Think you're right on "Detroit," AP. Definition 3 or 4 something along the lines of "No riots and murders will ensue if the hockey team wins a their championship."
It's true! D.C. really stands for "Do not Construct". It was in a note signed "G. Washington" when he decided not to deed the land because it was a swamp. But the note fell into a puddle and the part that explained what "D.C." meant was washed away.
True story.
Andrew - LOL!
{{cone of secrecy down}}}
*[[[I just don't understand why these people never read the rules. They should already be paying us for each comment. It is right there in Rule 365: The cost of each comment will be $.000025 per annum compounded daily, or your soul.. Really it couldnt' be more plainly stated]]]
{{cone of secrecy up}}
rlaWTX, That could be too! Though I suspect Bev is right about "DC." I think the Wikipedia even says that. And if it doesn't, it should. :)

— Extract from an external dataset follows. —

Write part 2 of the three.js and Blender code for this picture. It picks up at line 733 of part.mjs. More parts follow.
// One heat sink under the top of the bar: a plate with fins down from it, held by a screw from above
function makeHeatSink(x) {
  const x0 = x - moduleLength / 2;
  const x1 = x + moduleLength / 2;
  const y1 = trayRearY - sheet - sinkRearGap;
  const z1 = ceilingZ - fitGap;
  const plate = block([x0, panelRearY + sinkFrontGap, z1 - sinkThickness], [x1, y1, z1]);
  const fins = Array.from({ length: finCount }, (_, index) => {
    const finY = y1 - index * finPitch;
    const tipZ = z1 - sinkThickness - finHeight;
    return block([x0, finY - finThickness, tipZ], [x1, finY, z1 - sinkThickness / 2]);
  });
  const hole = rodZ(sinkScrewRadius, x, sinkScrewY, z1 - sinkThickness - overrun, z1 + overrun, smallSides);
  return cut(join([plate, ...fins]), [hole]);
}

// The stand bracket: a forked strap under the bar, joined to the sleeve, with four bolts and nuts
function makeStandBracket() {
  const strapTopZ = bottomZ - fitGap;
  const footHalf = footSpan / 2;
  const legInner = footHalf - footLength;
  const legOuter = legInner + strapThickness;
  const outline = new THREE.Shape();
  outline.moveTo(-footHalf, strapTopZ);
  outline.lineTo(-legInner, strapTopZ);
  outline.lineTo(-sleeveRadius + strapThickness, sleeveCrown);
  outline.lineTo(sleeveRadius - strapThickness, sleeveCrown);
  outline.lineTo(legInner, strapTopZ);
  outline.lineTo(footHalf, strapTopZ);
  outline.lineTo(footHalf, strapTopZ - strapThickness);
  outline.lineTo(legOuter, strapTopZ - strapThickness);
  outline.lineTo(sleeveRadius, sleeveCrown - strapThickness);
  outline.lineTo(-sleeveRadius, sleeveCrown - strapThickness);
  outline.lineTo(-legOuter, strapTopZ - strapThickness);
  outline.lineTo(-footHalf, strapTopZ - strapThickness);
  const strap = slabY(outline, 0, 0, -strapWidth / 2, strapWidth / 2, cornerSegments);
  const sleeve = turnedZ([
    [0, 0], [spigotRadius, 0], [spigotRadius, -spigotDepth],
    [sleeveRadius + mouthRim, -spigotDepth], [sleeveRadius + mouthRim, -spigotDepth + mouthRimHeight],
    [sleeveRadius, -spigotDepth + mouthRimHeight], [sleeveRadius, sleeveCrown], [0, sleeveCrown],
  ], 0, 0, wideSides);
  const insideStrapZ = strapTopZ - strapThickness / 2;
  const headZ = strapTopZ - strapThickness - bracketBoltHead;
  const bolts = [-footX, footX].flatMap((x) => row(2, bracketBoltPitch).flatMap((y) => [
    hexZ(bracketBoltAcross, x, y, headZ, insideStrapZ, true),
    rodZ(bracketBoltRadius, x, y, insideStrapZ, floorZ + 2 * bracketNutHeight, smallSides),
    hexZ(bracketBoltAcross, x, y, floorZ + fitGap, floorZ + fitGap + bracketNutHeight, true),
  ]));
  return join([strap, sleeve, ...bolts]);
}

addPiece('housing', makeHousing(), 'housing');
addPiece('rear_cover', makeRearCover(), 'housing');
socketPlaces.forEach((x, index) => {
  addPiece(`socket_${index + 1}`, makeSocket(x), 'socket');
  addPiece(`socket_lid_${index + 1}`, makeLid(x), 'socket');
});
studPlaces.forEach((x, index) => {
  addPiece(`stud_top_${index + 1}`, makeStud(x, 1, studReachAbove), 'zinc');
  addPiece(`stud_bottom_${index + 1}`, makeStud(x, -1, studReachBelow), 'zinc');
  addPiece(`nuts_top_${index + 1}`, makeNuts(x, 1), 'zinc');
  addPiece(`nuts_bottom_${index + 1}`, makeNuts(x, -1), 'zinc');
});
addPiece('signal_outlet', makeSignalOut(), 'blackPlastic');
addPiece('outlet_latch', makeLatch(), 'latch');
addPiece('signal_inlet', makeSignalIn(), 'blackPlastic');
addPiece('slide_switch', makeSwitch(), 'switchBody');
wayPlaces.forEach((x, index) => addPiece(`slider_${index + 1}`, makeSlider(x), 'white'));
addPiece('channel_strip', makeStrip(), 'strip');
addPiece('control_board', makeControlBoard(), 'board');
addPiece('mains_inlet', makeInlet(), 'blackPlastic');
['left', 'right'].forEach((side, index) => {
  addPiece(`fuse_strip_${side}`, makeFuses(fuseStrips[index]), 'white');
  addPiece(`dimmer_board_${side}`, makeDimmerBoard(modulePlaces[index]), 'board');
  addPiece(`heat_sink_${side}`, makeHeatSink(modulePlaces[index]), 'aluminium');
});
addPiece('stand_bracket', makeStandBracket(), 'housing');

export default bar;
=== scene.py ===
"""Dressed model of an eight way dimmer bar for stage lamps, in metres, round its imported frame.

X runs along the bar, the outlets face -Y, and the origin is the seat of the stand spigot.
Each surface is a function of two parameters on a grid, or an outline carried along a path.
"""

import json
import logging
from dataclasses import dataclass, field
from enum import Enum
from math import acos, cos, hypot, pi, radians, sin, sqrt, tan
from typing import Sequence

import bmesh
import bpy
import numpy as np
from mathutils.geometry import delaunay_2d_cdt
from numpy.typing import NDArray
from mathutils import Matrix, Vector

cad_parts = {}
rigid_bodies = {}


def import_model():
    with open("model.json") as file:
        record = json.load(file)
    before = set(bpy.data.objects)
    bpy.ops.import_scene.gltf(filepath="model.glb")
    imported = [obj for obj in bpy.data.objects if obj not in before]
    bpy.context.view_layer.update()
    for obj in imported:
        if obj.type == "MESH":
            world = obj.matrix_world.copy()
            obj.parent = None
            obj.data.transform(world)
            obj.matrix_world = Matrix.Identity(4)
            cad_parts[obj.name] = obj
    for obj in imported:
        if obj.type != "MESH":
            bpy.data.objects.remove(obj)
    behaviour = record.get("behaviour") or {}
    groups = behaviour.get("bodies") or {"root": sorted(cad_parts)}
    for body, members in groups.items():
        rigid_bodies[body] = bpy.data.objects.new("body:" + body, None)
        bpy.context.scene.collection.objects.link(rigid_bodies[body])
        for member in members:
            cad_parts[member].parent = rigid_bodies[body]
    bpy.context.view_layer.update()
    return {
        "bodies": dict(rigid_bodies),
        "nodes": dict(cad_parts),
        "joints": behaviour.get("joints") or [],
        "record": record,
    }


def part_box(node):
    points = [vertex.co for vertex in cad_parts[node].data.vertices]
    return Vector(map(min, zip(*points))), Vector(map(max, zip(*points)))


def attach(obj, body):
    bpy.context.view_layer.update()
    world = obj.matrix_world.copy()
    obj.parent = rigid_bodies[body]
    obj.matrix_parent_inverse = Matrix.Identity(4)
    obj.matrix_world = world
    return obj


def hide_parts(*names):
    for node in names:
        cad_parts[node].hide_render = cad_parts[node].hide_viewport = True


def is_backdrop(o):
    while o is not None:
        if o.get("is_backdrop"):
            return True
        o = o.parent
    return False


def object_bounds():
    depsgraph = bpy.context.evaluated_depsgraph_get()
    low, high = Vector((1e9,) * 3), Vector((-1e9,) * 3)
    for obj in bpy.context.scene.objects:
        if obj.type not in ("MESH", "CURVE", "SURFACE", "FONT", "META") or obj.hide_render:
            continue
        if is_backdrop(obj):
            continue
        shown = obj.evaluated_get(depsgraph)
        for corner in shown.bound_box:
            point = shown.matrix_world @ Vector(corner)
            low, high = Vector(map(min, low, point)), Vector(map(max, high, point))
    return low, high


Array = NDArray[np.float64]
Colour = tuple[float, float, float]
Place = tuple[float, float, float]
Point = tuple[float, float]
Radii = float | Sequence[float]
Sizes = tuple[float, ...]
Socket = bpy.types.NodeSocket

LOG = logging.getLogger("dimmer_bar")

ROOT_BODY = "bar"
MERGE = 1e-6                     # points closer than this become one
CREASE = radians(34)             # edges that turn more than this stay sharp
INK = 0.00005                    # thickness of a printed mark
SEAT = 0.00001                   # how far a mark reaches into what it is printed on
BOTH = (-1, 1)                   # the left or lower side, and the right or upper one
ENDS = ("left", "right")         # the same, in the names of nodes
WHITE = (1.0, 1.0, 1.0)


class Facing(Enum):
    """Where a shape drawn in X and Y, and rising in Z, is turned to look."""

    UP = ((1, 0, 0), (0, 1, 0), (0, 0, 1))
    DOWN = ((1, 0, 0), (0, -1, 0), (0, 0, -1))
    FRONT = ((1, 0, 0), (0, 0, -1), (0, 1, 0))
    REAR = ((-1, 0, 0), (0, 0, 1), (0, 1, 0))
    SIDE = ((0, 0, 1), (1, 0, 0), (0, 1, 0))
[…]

Eric, Careful calling shenanigans. Google has no sense of humor about their products and they will have Google's Skynet Division drone your house.
Bev, LOL! Do not construct. So true!
Good point about Rule 365, which has ALWAYS been there! ;)
I can´t decide, there are so many.
"Alamo". "Rifle". "Shenandoah". "Meridian".
Those are beautiful words.
Ugliest word? "Cloture". I believe it describes the process of extracting rusty objects from a festering wound.
Word made despicable by misuse: "Community". Has the ring of a prison door falling shut.
A longtime fave of mine is "Garafraxa Rd." It is a real name of a real road in Central Ontario, Canada.
It has all the sounds of a good curse word (see G. Carlin) but you cannot be condemned for using a place name... can you?
sorry I'm late - just found this
darski, Nice! I once knew a woman from Canada with the last name Fuchs. It was pronounced as "Fyooks," but a good number of people would reach it the other way.
El Gordo, I like the word meridian. That's a nice one too.
Darski - My favorite city name in the world is Saskatoon, Saskatchewan.
Andrew - And there is always Lipschitz.
El Gordo - The most beautiful word in the world to any Texan is, of course, 'Alamo'!